Among the 30 patients, the most common cause of acute ICH was chronic hypertension (18/30, 60%) followed by trauma (5/30, 16.7%), brain tumour (3/30, 10%), Moyamoya disease (2/30, 6.7%), and haemorrhagic diathesis from anticoagulation therapy (2/30, 6.7%). Of 30 patients, 13 showed suboptimal iodine suppression in the subcalvarial spaces on VNC images compared with true noncontrast images. The CT angiographic spot sign within the acute ICH was detected in four patients (4/30, 13.3%). All three tumours were metastatic and included lung cancer (n = 2) and hepatocellular carcinoma (n = 1) which showed conspicuous delineation of an enhancing tumour portion in the spectral analysis. Spectral analyses allowed the discrimination of acute haemorrhage and iodine with enhanced lesion visualization on the MonoE images obtained at lower keVs (less than 70 keV) and spectral plot.

Conclusions

Even though the image quality of VNC is perceived to be inferior, it is feasible to evaluate acute ICH in clinical settings using dual-layer detector spectral CT. The MonoE images taken at lower keVs were useful for depicting contrast enhancing lesion, and spectral plot might be helpful for material differentiation in patients with acute ICH.
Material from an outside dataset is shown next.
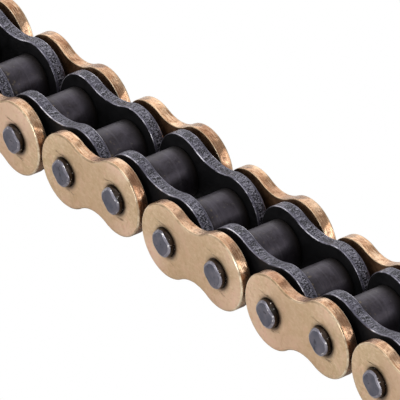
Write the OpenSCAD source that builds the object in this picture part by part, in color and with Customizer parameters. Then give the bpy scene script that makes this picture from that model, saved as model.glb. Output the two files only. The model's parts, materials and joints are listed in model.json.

Quantifying potential reduction in contrast dose with monoenergetic images synthesized from dual-layer detector spectral CT

OBJECTIVE

To estimate the potential dose reduction in iodinated contrast when interpreting monoenergetic images from spectral CT.

METHODS

51 paediatric patients received contrast-enhanced CT simulation for radiation therapy using a single-source, dual-layer detector spectral CT. The contrast-to-noise ratios (CNRs) of blood vessels were measured relative to surrounding soft tissue. CNRs on monoenergetic 40-70 keV images were compared with polychromatic 120 kVp images. To compare with in vivo results, a phantom with iodine inserts (2-20 mg ml-1 concentration) was scanned and CNRs were calculated relative to water background.

RESULTS

Monoenergetic keV and body site had significant effects on CNR ratio (p < 0.0001). Across all body sites, the mean CNR ratio (monoenergetic/polychromatic CNR) was 3.3 (20th percentile [%20] 2.6), 2.4 (%20 2.1), 1.7 (%20 1.5), 1.2 (%20 1.0) for 40, 50, 60 and 70 keV images, respectively. Image noise was highest at 40 keV and lowest at 70 keV. Phantom measurements indicated that the same CNR as 120 kVp images can be achieved with a 4.0-fold lower iodine concentration on 40 keV images and 2.5-fold lower on 50 keV images.

CONCLUSION

50 keV monoenergetic images provided the best balance of improved CNR on all studies (mean 2.4-fold increase in vivo) for enhancing vessels vs image noise. A 50% reduction in contrast dose on a 50 keV image should maintain comparable or better CNR as compared with polychromatic CT in over 80% of CT studies. Advances in knowledge: Use of a novel, single-source, dual-layer detector spectral CT scanner to improve visualization of contrast-enhanced blood vessels will reduce the amount of iodinated contrast required for radiation oncology treatment planning.